Über die reine Lehre (oder Leere) der Wissenschaftstheorie

Liebe Leserin, lieber Leser,

erinnern Sie sich noch an die Aufregung um eine gewisse ZDF-Wissenschaftssendung im Herbst 2007? Darin war sehr negativ über Naturheilkunde im allgemeinen und Homöopathie im besonderen berichtet worden. Da müsse man doch – wie etliche Bekannte meinten – endlich etwas tun und Gegendarstellungen etc. erwirken.

Seit Jahrzehnten immer dasselbe: Wissenschaftstheoretiker behaupten, nur exakt geprüfte Methoden hätten eine Daseinsberechtigung, und da sei nun einmal der randomisierte Doppelblindversuch – weder Arzt noch Patient wissen, ob ein echtes Medikament oder nur ein Scheinmedikament eingesetzt wird – allein gültig oder „Goldstandard“.

Wer behauptet, nur eine nach Doppelblindversuchen bewiesene Medizin habe eine Existenzberechtigung, soll beispielsweise folgende Fragen beantworten: Soll es weiterhin geben …

› eine Chirurgie? ja o nein o
 
› psychosomatische Medizin und Psychiatrie? ja o nein o

› Physiotherapie mit Massagen und Bewegungstherapie? ja o nein o
 
› Hausarztmedizin? ja o nein o
 
Wäre er konsequent, müsste der Anhänger der „reinen Lehre“ all die vorgenannten Disziplinen und noch viel mehr weitgehend abschaffen. Die leidige Diskussion um wissenschaftliche Anerkennung zeigt immer wieder: Theoretiker führen das große Wort.
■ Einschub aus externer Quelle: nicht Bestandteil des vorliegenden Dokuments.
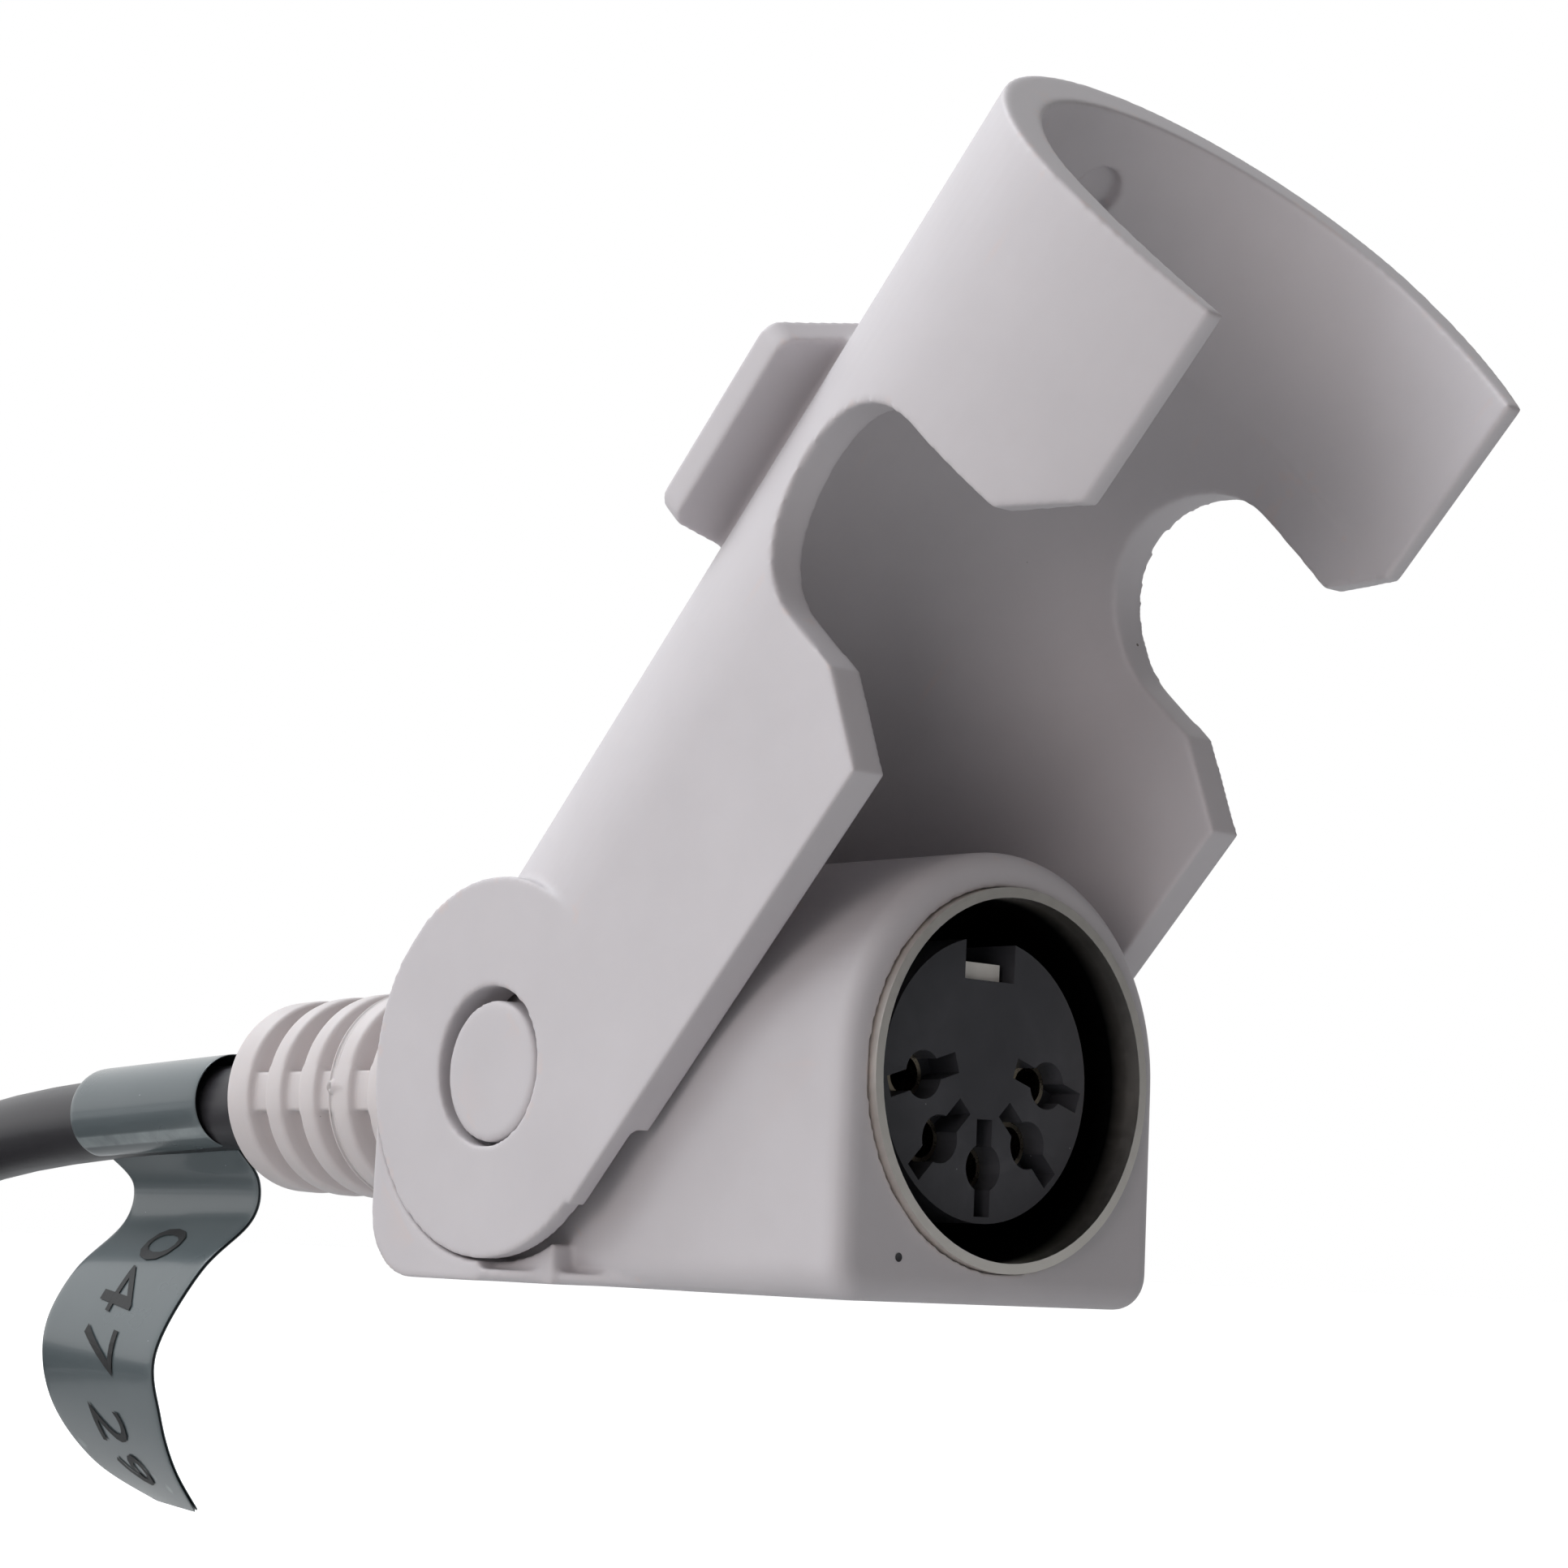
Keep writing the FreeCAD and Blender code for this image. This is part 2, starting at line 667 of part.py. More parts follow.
# ---------------------------------------------------------------- strain relief
def makeBoot():
    """The boot is drawn from its root at its own origin, running towards -X."""
    body = makeBody("strain_relief_boot")
    profile = makeSketch(body, "XZ_Plane", "BootProfile")
    bore = "(cordRadius + bootBoreGap)"
    addOutline(profile, [
        ("spigotLength", bore),
        ("spigotLength", "spigotRadius"),
        ("0", "spigotRadius"),
        ("0", "bootRootRadius"),
        ("-bootLength + bootEndRound", "bootEndRadius", "-bootLength + bootEndRound",
         "bootEndRadius - bootEndRound", "ccw"),
        ("-bootLength", "bootEndRadius - bootEndRound"),
        ("-bootLength", bore),
    ])
    turn = body.newObject("PartDesign::Revolution", "BootTurn")
    turn.Profile = profile
    turn.ReferenceAxis = (profile, ["H_Axis"])
    turn.Angle = 360
    doc.recompute()

    groove = makeSketch(body, "YZ_Plane", "BootGroove", "-bootLength + grooveFirst")
    outer = "bootRootRadius + overcut"
    web = "webHalfHeight"
    wide = "sqrt((%s) ^ 2 - %s ^ 2)" % (outer, web)
    deep = "sqrt(grooveFloor ^ 2 - %s ^ 2)" % web
    for sign, sweep, unsweep in (("", "ccw", "cw"), ("-", "cw", "ccw")):
        addOutline(groove, [
            (wide, sign + web, "0", "0", sweep),
            ("-" + wide, sign + web),
            ("-" + deep, sign + web, "0", "0", unsweep),
            (deep, sign + web),
        ])
    cut = addPocket(body, groove, "grooveWidth", reverse=True)
    rows = body.newObject("PartDesign::LinearPattern", "BootGrooves")
    rows.Originals = [cut]
    rows.Direction = (profile, ["H_Axis"])
    rows.setExpression("Length", ref("5 * groovePitch"))
    rows.Occurrences = 6
    body.Tip = rows
    doc.recompute()
    placeAt(body, ("-housingLength", "0", "-cordDrop"))
    return keepNode(body, "strain_relief_boot")


# ---------------------------------------------------------------- lead
def coilPoint(angle, radius, level):
    radians = math.radians(angle)
    return V(-value("coilMiddleX") + radius * math.cos(radians),
             -value("coilMiddleY") + radius * math.sin(radians), level)


entryAngle = 80
exitAngle = 275


def coilWay(angle):
    """The way a turn of the coil runs at this angle."""
    radians = math.radians(angle)
    return V(-math.sin(radians), math.cos(radians), 0)


def coilEntry():
    """Where the lead comes down into the coil's upper turns, and the way it comes."""
    slope = math.radians(value("entrySlope"))
    spot = coilPoint(entryAngle, value("coilRadius"), -value("restLevel - 3 * cordRadius"))
    return spot, coilWay(entryAngle) * math.cos(slope) - V(0, 0, math.sin(slope))


def coilExit():
    spot = coilPoint(exitAngle, value("coilRadius + cordRadius"), -value("restLevel - plugGripRadius"))
    return spot, coilWay(exitAngle)


def leadRoute():
    """Centre line of the lead from the ferrule to where it joins the coil."""
    spot, way = coilEntry()
    finish = spot - way * value("entryStub")
    drop = -value("cordDrop")
    return [
        V(-value("cavityDepth"), 0, drop),
        V(-value("levelRun"), 0, drop),
        finish - way * value("entryRun"),
        finish,
    ]


def tubeAlong(points, radius):
    """A tube of straight runs joined by tangent arcs as large as the runs allow, and its path."""
    edges = []
    here = points[0]
    length = 0.0
    for before, corner, after in zip(points, points[1:], points[2:]):
        back = before - corner
        ahead = after - corner
        trim = 0.45 * min(back.Length, ahead.Length)
        turn = math.pi - back.getAngle(ahead)
        print("lead arc radius %.1f mm, turn %.1f degrees" % (trim / math.tan(turn / 2),
                                                            math.degrees(turn)))
        start = corner + V(back).normalize() * trim
        finish = corner + V(ahead).normalize() * trim
        middleWay = (V(back).normalize() + V(ahead).normalize()).normalize()
        bend = trim / math.tan(turn / 2)
        centreDistance = bend / math.cos(turn / 2)
        middle = corner + middleWay * (centreDistance - bend)
        edges.append(Part.LineSegment(here, start).toShape())
        arc = Part.Arc(start, middle, finish).toShape()
        edges.append(arc)
        length += (start - here).Length + arc.Length
        here = finish
    edges.append(Part.LineSegment(here, points[-1]).toShape())
    length += (points[-1] - here).Length
    path = Part.Wire(edges)
    section = Part.Wire([Part.Circle(points[0], points[1] - points[0], radius).toShape()])
    tube = path.makePipeShell([section], True, True)
    print("lead length %.1f mm, volume %.1f of %.1f mm3" % (length, tube.Volume,
                                                          math.pi * radius ** 2 * length))
    return tube, path


def makeLead():
    """The lead's solid; gives back its centre line."""
    lead = doc.addObject("Part::Feature", "Lead")
    lead.Shape, path = tubeAlong(leadRoute(), value("cordRadius"))
    keepNode(lead, "lead_cord")
    return path


def spotOnLead(path, away):
    reach = value("cavityRadius")
    cutter = Part.makePlane(2 * reach, 2 * reach, V(-away, reach, -reach), V(1, 0, 0), V(0, 0, 1))
    return path.distToShape(cutter)[1][0][0]


def makeCoil():
    """Outer shape of the put-away turns, two wide and two high, with a stub at each end."""
    radius = value("coilRadius")
    cord = value("cordRadius")
    floor = -value("restLevel")
    centre = V(-value("coilMiddleX"), -value("coilMiddleY"), floor)
    width = 2 * cord
    outer = Part.makeCylinder(radius + width, 2 * width, centre)
    inner = Part.makeCylinder(radius - width, 2 * width, centre)
    ring = outer.cut(inner)
    entry, entryWay = coilEntry()
    lead = Part.makeCylinder(cord, value("entryStub"), entry, -entryWay)
    away, awayWay = coilExit()
    tail = Part.makeCylinder(cord, value("coilStub"), away, awayWay)
    coil = doc.addObject("Part::Feature", "Coil")
    coil.Shape = ring.fuse([lead, tail]).removeSplitter()
    turns = 3 + (exitAngle - entryAngle) / 360
    print("coil holds %.1f mm of lead in %.2f turns" % (turns * 2 * math.pi * radius, turns))
    return keepNode(coil, "cord_coil")


def makeTie():
    """A band round the bundle on the coil's -X side."""
    bundle = "(4 * cordRadius + 2 * tieGap)"
    far = "-coilMiddleX - coilRadius - 2 * cordRadius - tieGap"
    side = "-coilMiddleY - tieWidth / 2"
    low = "-restLevel - tieGap"
    inner = makeBox("TieInner", (bundle, "tieWidth", bundle), (far, side, low))
    full = bundle + " + 2 * tieThick"
    outer = makeBox("TieOuter", (full, "tieWidth", full),
                    (far + " - tieThick", side, low + " - tieThick"))
    return keepNode(makeCut("Tie", outer, inner), "coil_tie")


# ---------------------------------------------------------------- flag label
def makeLabel(path):
    """A vinyl strip wrapped once round the lead, its two ends stuck together as a curled flag."""
    width = value("labelWidth")
    thick = value("labelThick")
    start = value("labelStart")
    head = spotOnLead(path, start)
    tail = spotOnLead(path, start + width)
    bow = (spotOnLead(path, start + width / 2) - (head + tail) / 2) / 2
    head += bow
    tail += bow
    along = (tail - head).normalize()
    inner = value("cordRadius + labelGap")
    sleeve = Part.makeCylinder(inner + thick, (tail - head).Length, head, along)
    flow = [V(0, 0.3, -2.85), V(0, 1.55, -4.7), V(0, 1.1, -6.8), V(0, -2.1, -9.6), V(0, -3.6, -12.7),
            V(0, -3.0, -16.1), V(0, -1.4, -19.2), V(0, 0.4, -21.2)]
    curve = Part.BSplineCurve()
    curve.interpolate(flow)
    sides = [[], []]
    steps = 24
    for index in range(steps + 1):
        share = curve.FirstParameter + (curve.LastParameter - curve.FirstParameter) * index / steps
        spot = curve.value(share)
        way = V(*curve.tangent(share)[0])
        across = V(0, -way.z, way.y) * (thick / 2)
        sides[0].append(spot + across)
        sides[1].append(spot - across)
    edges = []
    for side in sides:
        line = Part.BSplineCurve()
        line.interpolate(side)
        edges.append(line.toShape())
    edges.append(Part.LineSegment(sides[0][0], sides[1][0]).toShape())
    edges.append(Part.LineSegment(sides[0][-1], sides[1][-1]).toShape())
    face = Part.Face(Part.Wire(Part.__sortEdges__(edges)))
    face.translate(V(-value("flagStart + flagWidth"), 0, 0))
    flag = face.extrude(V(value("flagWidth"), 0, 0))
    bore = Part.makeCylinder(inner, 2 * width, head - along * (width / 2), along)
    label = doc.addObject("Part::Feature", "Label")
    label.Shape = sleeve.fuse(flag).cut(bore).removeSplitter()
    return keepNode(label, "flag_label")


# ---------------------------------------------------------------- far plug
def plugPlace(item):
    """The plug is drawn along +X from its boot's tail and carries on from the coil's end."""
    away, way = coilExit()
    item.Placement = FreeCAD.Placement(away + way * value("coilStub"), FreeCAD.Rotation(V(1, 0, 0), way))
    return item


def makePlug():
    boot = makeCone("PlugBootCone", "cordRadius + plugTailWall", "plugBootRadius", "plugBootLength", ("0", "0", "0"))
    neck = makeCylinder("PlugNeck", "plugBootRadius", "plugNeck", ("plugBootLength", "0", "0"))
    keepNode(plugPlace(makeFuse("PlugBoot", [boot, neck])), "plug_boot")
    gripStart = "plugBootLength + plugNeck"
    gripEnd = "(%s + plugGripLength)" % gripStart
    grip = makeCylinder("PlugGripRod", "plugGripRadius", "plugGripLength", (gripStart, "0", "0"))
    rings = []
    for index in range(1, 5):
        place = "%s + %d * gripRingPitch" % (gripStart, index)
        outer = makeCylinder("GripRing", "plugGripRadius + overcut", "gripRingWidth", (place, "0", "0"))
        inner = makeCylinder("GripCore", "plugGripRadius - gripRingDeep", "gripRingWidth",
                             (place, "0", "0"))
        rings.append(makeCut("GripGroove", outer, inner))
    keepNode(plugPlace(makeCut("PlugGrip", grip, makeFuse("GripGrooves", rings))), "plug_body")
    outer = makeCylinder("PlugShellOuter", "plugShellRadius", "plugShellLength", (gripEnd, "0", "0"))
    inner = makeCylinder("PlugShellInner", "plugShellRadius - shellWall", "plugShellLength", (gripEnd, "0", "0"))
    keepNode(plugPlace(makeCut("PlugShell", outer, inner)), "plug_shell")
    disc = makeCylinder("PlugDisc", "plugShellRadius - shellWall - fitGap", "plugInsertThick",
                        (gripEnd, "0", "0"))
    key = makeBox("PlugKey", ("plugInsertThick", "2 * keyHalfWidth", "plugShellRadius"),
                  (gripEnd, "-keyHalfWidth", "plugShellRadius - keySlot"))
    keepNode(plugPlace(makeCut("PlugInsert", disc, key)), "plug_insert")
    face = gripEnd + " + plugInsertThick"
    for number, angle in enumerate(contactAngles, start=1):
        y, z = onCircle(angle)
        rod = makeCylinder("PlugRod", "plugPinRadius", "plugPinLength", (face, y, z))
        tip = makeCone("PlugTip", "plugPinRadius", "plugPinRadius / 3", "plugPinRadius",
                       (face + " + plugPinLength", y, z))
        keepNode(plugPlace(makeFuse("PlugPin", [rod, tip])), "plug_pin_%d" % number)


def checkAndWrite():
    doc.recompute()
    for item in doc.Objects:
        if "Invalid" in item.State or "Error" in item.State:
            raise ValueError("failed object: %s %s" % (item.Name, item.State))
    for label, item in nodes:
        shape = item.Shape
        if shape.isNull() or not shape.isValid():
            raise ValueError("bad shape: " + label)
        print("%-20s solids %d, volume %.1f mm3" % (label, len(shape.Solids), shape.Volume))
        shape.exportStep("parts/%s.step" % label)


makeHousing()
makeClip()
makeShell()
makeCarrier()
makeCap()
makeSpring()
for number, angle in enumerate(contactAngles, start=1):
    makeContact(number, angle)
    makeWire(number, angle)
makeFerrule()
makeBoot()
leadPath = makeLead()
makeCoil()
makeTie()
makeLabel(leadPath)
makePlug()
checkAndWrite()
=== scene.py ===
import json
import math
import bmesh
import bpy
from mathutils import Matrix, Vector


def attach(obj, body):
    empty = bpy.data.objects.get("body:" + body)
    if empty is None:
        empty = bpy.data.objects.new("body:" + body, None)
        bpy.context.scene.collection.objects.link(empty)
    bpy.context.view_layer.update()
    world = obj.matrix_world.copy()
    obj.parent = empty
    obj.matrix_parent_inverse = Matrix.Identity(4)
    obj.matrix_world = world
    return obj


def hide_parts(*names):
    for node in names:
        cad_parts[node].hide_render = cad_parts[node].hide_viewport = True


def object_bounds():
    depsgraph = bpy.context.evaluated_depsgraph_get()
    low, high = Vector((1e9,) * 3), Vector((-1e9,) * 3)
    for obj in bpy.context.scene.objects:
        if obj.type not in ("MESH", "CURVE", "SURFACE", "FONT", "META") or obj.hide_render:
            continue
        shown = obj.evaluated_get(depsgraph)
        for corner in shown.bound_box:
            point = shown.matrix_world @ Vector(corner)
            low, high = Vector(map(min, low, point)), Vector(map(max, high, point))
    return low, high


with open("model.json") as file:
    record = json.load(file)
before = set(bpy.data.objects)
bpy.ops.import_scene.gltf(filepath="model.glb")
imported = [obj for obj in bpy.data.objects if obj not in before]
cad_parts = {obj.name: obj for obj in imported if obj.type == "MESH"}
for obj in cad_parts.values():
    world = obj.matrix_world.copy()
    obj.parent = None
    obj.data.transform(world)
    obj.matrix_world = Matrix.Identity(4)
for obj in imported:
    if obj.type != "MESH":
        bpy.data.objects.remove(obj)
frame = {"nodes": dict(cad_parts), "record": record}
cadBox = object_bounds()
mm = 0.001
scene = bpy.context.scene
print("frame loaded:", len(frame["nodes"]), "nodes")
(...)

Die Erfahrung in der Praxis lehrt dagegen: Nicht jene Methoden, die sich in der Theorie oder in der theoretisch geadelten Versuchsanordnung bewähren, sind besonders nützlich, sondern jene, die sich in der Praxis umsetzen lassen und dort (!) zu guten Ergebnissen führen.

Auf einem Kongress in Brüssel wurde berichtet, dass mittlerweile 150 Millionen Menschen in der EU auf Verfahren der „Komplementärmedizin“ zurückgreifen. Dabei betonte der Präsident der Bundesärztekammer, Medizin sei keine exakte Wissenschaft, so dass auch Verfahren außerhalb der Schulmedizin eine Berechtigung hätten.

Die bekannte englischsprachige Fachzeitschrift „The Lancet“ formulierte vor einigen Jahren sinngemäß folgendermaßen: Wissenschaftliche Erkenntnis nur auf theoretische Versuchsanordnungen zu reduzieren, verkennt, dass die großen medizinischen Fortschritte der letzten 50 Jahre vor allem der Neugier von Forschern, der Intuition und dem Willen, in Not geratenen Menschen zu helfen, zu verdanken sind – oft auf der Basis schlechter Statistik und fehlender wissenschaftlicher Versuchsanordnung!

Wenn man dies berücksichtigt, stellt die klassische Naturheilkunde keine Außenseitermethode dar, sondern ist Basis der Medizin schlechthin. Gesunde Ernährung, Bewegung, die Beachtung naturgegebener Rhythmen und Entspannung, das sind zeitlose Wahrheiten, die angesichts steigender Zivilisationserkrankungen immer wichtiger werden. Dafür brauchen wir keine „juristische Gegendarstellung“ erwirken.